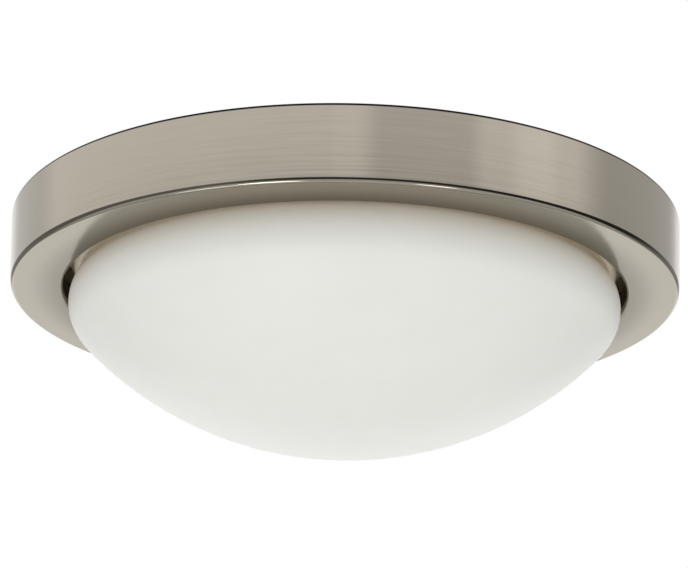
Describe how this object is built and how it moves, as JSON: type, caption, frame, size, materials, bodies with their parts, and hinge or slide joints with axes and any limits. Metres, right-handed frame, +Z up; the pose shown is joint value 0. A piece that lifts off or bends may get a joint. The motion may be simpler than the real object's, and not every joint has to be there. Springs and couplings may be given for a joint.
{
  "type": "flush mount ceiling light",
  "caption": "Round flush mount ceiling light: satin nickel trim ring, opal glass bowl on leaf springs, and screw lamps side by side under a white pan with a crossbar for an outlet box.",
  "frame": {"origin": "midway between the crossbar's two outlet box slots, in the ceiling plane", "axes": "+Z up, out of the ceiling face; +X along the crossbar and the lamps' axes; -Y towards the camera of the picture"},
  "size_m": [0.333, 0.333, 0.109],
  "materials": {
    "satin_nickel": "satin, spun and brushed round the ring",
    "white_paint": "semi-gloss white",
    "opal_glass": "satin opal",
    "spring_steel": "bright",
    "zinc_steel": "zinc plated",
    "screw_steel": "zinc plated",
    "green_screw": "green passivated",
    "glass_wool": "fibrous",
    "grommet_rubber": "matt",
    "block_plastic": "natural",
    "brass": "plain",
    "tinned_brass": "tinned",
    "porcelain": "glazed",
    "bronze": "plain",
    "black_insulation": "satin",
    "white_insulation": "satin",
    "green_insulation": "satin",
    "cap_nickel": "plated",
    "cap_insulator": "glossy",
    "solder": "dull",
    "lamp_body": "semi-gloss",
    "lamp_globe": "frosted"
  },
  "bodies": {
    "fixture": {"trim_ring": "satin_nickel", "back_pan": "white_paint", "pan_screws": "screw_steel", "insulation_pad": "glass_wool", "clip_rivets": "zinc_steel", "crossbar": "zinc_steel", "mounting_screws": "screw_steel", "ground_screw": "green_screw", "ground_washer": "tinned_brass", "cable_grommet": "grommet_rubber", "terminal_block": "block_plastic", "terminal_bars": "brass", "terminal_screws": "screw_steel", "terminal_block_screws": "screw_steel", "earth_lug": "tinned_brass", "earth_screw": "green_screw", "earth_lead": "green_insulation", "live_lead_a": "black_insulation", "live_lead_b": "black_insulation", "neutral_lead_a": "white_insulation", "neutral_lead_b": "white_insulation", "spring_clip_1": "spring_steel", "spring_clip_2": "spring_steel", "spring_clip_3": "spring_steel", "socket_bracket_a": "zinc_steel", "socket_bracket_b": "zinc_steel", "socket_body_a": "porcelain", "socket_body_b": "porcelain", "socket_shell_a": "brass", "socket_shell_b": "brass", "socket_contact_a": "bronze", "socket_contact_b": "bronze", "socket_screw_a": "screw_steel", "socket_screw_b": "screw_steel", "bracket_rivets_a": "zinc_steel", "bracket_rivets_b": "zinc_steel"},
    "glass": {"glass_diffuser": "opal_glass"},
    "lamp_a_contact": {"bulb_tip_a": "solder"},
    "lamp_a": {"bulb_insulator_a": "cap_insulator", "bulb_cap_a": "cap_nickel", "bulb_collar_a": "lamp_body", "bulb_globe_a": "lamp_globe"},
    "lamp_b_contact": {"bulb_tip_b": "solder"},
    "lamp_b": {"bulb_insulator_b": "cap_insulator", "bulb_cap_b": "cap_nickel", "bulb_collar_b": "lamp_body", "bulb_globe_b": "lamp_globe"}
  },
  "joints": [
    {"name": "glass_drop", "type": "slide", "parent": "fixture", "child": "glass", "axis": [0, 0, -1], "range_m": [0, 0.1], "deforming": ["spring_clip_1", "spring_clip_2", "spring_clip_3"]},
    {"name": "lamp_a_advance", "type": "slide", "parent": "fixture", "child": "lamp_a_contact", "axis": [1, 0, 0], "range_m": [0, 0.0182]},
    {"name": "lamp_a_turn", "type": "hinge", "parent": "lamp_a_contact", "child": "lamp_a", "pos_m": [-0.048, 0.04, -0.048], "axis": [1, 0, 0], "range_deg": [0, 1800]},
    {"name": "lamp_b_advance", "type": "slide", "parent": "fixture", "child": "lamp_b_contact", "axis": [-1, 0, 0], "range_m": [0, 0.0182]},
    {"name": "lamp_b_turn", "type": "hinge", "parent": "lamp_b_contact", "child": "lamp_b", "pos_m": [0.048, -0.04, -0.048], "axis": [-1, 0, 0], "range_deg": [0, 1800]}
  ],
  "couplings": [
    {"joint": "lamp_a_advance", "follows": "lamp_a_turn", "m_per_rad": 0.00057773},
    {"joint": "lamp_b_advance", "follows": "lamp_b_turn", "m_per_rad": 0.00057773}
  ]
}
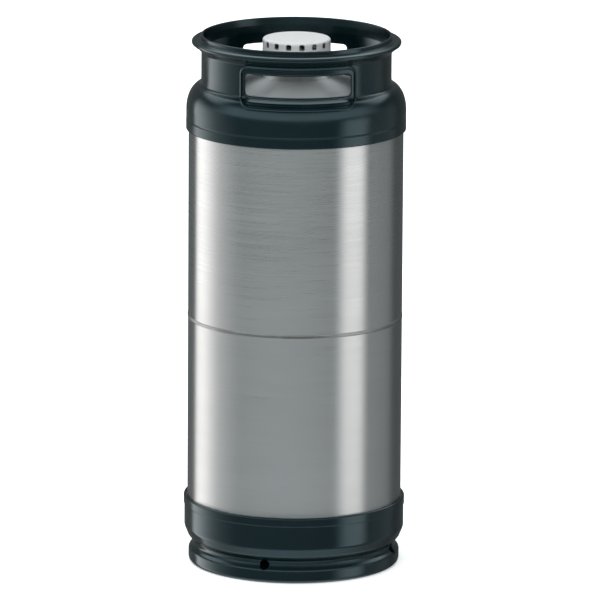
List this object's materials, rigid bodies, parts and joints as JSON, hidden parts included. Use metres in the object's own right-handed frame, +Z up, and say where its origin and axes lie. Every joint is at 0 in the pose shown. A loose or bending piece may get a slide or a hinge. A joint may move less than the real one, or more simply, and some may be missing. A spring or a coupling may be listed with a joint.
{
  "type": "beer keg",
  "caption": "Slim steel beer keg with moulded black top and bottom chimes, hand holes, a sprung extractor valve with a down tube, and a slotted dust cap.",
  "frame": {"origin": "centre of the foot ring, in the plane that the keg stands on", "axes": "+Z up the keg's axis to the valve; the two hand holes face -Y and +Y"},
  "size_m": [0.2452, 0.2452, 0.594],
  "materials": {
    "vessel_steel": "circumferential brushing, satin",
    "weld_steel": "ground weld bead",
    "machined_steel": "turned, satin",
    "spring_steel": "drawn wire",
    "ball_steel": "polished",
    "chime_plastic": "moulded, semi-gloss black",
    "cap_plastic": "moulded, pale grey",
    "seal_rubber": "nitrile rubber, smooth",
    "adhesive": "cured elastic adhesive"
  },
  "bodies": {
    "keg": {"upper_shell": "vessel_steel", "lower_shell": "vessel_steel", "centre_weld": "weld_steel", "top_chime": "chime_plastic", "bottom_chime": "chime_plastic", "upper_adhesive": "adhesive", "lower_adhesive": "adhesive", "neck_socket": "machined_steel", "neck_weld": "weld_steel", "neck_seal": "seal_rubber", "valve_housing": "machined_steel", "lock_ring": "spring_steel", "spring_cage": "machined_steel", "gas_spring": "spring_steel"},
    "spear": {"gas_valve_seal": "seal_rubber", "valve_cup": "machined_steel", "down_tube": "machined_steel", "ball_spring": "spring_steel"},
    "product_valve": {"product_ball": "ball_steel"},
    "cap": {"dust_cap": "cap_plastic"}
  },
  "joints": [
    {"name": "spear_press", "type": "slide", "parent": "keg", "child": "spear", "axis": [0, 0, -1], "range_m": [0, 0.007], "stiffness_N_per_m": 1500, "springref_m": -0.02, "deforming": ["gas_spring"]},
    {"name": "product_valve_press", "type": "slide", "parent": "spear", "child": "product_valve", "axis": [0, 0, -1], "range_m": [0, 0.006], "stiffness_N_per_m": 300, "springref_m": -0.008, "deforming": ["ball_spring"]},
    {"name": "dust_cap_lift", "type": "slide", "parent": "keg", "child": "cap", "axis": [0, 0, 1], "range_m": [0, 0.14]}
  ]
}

What to work on: Please restate the data word for word, every record included.

Exercise output:
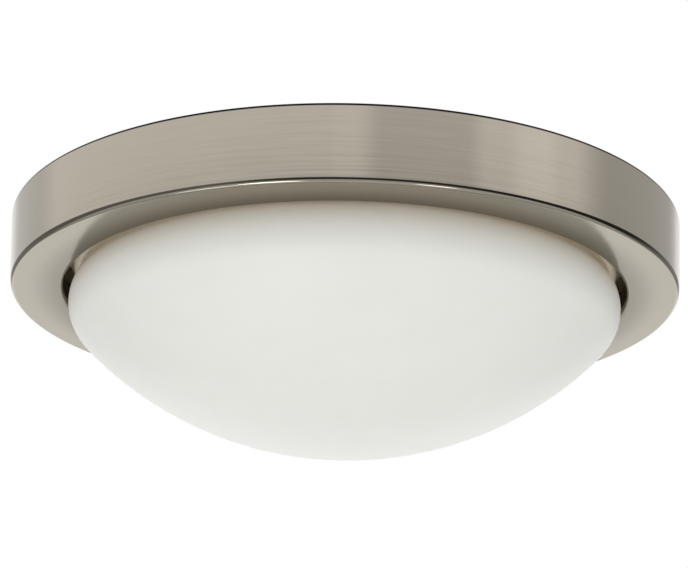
Describe how this object is built and how it moves, as JSON: type, caption, frame, size, materials, bodies with their parts, and hinge or slide joints with axes and any limits. Metres, right-handed frame, +Z up; the pose shown is joint value 0. A piece that lifts off or bends may get a joint. The motion may be simpler than the real object's, and not every joint has to be there. Springs and couplings may be given for a joint.
{
  "type": "flush mount ceiling light",
  "caption": "Round flush mount ceiling light: satin nickel trim ring, opal glass bowl on leaf springs, and screw lamps side by side under a white pan with a crossbar for an outlet box.",
  "frame": {"origin": "midway between the crossbar's two outlet box slots, in the ceiling plane", "axes": "+Z up, out of the ceiling face; +X along the crossbar and the lamps' axes; -Y towards the camera of the picture"},
  "size_m": [0.333, 0.333, 0.109],
  "materials": {
    "satin_nickel": "satin, spun and brushed round the ring",
    "white_paint": "semi-gloss white",
    "opal_glass": "satin opal",
    "spring_steel": "bright",
    "zinc_steel": "zinc plated",
    "screw_steel": "zinc plated",
    "green_screw": "green passivated",
    "glass_wool": "fibrous",
    "grommet_rubber": "matt",
    "block_plastic": "natural",
    "brass": "plain",
    "tinned_brass": "tinned",
    "porcelain": "glazed",
    "bronze": "plain",
    "black_insulation": "satin",
    "white_insulation": "satin",
    "green_insulation": "satin",
    "cap_nickel": "plated",
    "cap_insulator": "glossy",
    "solder": "dull",
    "lamp_body": "semi-gloss",
    "lamp_globe": "frosted"
  },
  "bodies": {
    "fixture": {"trim_ring": "satin_nickel", "back_pan": "white_paint", "pan_screws": "screw_steel", "insulation_pad": "glass_wool", "clip_rivets": "zinc_steel", "crossbar": "zinc_steel", "mounting_screws": "screw_steel", "ground_screw": "green_screw", "ground_washer": "tinned_brass", "cable_grommet": "grommet_rubber", "terminal_block": "block_plastic", "terminal_bars": "brass", "terminal_screws": "screw_steel", "terminal_block_screws": "screw_steel", "earth_lug": "tinned_brass", "earth_screw": "green_screw", "earth_lead": "green_insulation", "live_lead_a": "black_insulation", "live_lead_b": "black_insulation", "neutral_lead_a": "white_insulation", "neutral_lead_b": "white_insulation", "spring_clip_1": "spring_steel", "spring_clip_2": "spring_steel", "spring_clip_3": "spring_steel", "socket_bracket_a": "zinc_steel", "socket_bracket_b": "zinc_steel", "socket_body_a": "porcelain", "socket_body_b": "porcelain", "socket_shell_a": "brass", "socket_shell_b": "brass", "socket_contact_a": "bronze", "socket_contact_b": "bronze", "socket_screw_a": "screw_steel", "socket_screw_b": "screw_steel", "bracket_rivets_a": "zinc_steel", "bracket_rivets_b": "zinc_steel"},
    "glass": {"glass_diffuser": "opal_glass"},
    "lamp_a_contact": {"bulb_tip_a": "solder"},
    "lamp_a": {"bulb_insulator_a": "cap_insulator", "bulb_cap_a": "cap_nickel", "bulb_collar_a": "lamp_body", "bulb_globe_a": "lamp_globe"},
    "lamp_b_contact": {"bulb_tip_b": "solder"},
    "lamp_b": {"bulb_insulator_b": "cap_insulator", "bulb_cap_b": "cap_nickel", "bulb_collar_b": "lamp_body", "bulb_globe_b": "lamp_globe"}
  },
  "joints": [
    {"name": "glass_drop", "type": "slide", "parent": "fixture", "child": "glass", "axis": [0, 0, -1], "range_m": [0, 0.1], "deforming": ["spring_clip_1", "spring_clip_2", "spring_clip_3"]},
    {"name": "lamp_a_advance", "type": "slide", "parent": "fixture", "child": "lamp_a_contact", "axis": [1, 0, 0], "range_m": [0, 0.0182]},
    {"name": "lamp_a_turn", "type": "hinge", "parent": "lamp_a_contact", "child": "lamp_a", "pos_m": [-0.048, 0.04, -0.048], "axis": [1, 0, 0], "range_deg": [0, 1800]},
    {"name": "lamp_b_advance", "type": "slide", "parent": "fixture", "child": "lamp_b_contact", "axis": [-1, 0, 0], "range_m": [0, 0.0182]},
    {"name": "lamp_b_turn", "type": "hinge", "parent": "lamp_b_contact", "child": "lamp_b", "pos_m": [0.048, -0.04, -0.048], "axis": [-1, 0, 0], "range_deg": [0, 1800]}
  ],
  "couplings": [
    {"joint": "lamp_a_advance", "follows": "lamp_a_turn", "m_per_rad": 0.00057773},
    {"joint": "lamp_b_advance", "follows": "lamp_b_turn", "m_per_rad": 0.00057773}
  ]
}
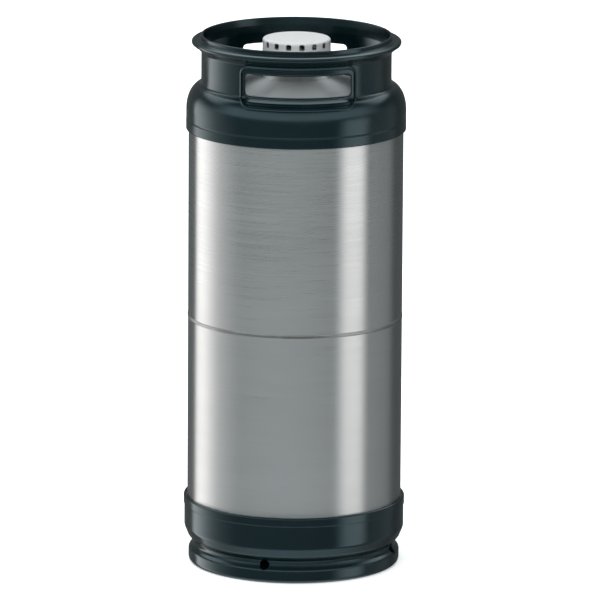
List this object's materials, rigid bodies, parts and joints as JSON, hidden parts included. Use metres in the object's own right-handed frame, +Z up, and say where its origin and axes lie. Every joint is at 0 in the pose shown. A loose or bending piece may get a slide or a hinge. A joint may move less than the real one, or more simply, and some may be missing. A spring or a coupling may be listed with a joint.
{
  "type": "beer keg",
  "caption": "Slim steel beer keg with moulded black top and bottom chimes, hand holes, a sprung extractor valve with a down tube, and a slotted dust cap.",
  "frame": {"origin": "centre of the foot ring, in the plane that the keg stands on", "axes": "+Z up the keg's axis to the valve; the two hand holes face -Y and +Y"},
  "size_m": [0.2452, 0.2452, 0.594],
  "materials": {
    "vessel_steel": "circumferential brushing, satin",
    "weld_steel": "ground weld bead",
    "machined_steel": "turned, satin",
    "spring_steel": "drawn wire",
    "ball_steel": "polished",
    "chime_plastic": "moulded, semi-gloss black",
    "cap_plastic": "moulded, pale grey",
    "seal_rubber": "nitrile rubber, smooth",
    "adhesive": "cured elastic adhesive"
  },
  "bodies": {
    "keg": {"upper_shell": "vessel_steel", "lower_shell": "vessel_steel", "centre_weld": "weld_steel", "top_chime": "chime_plastic", "bottom_chime": "chime_plastic", "upper_adhesive": "adhesive", "lower_adhesive": "adhesive", "neck_socket": "machined_steel", "neck_weld": "weld_steel", "neck_seal": "seal_rubber", "valve_housing": "machined_steel", "lock_ring": "spring_steel", "spring_cage": "machined_steel", "gas_spring": "spring_steel"},
    "spear": {"gas_valve_seal": "seal_rubber", "valve_cup": "machined_steel", "down_tube": "machined_steel", "ball_spring": "spring_steel"},
    "product_valve": {"product_ball": "ball_steel"},
    "cap": {"dust_cap": "cap_plastic"}
  },
  "joints": [
    {"name": "spear_press", "type": "slide", "parent": "keg", "child": "spear", "axis": [0, 0, -1], "range_m": [0, 0.007], "stiffness_N_per_m": 1500, "springref_m": -0.02, "deforming": ["gas_spring"]},
    {"name": "product_valve_press", "type": "slide", "parent": "spear", "child": "product_valve", "axis": [0, 0, -1], "range_m": [0, 0.006], "stiffness_N_per_m": 300, "springref_m": -0.008, "deforming": ["ball_spring"]},
    {"name": "dust_cap_lift", "type": "slide", "parent": "keg", "child": "cap", "axis": [0, 0, 1], "range_m": [0, 0.14]}
  ]
}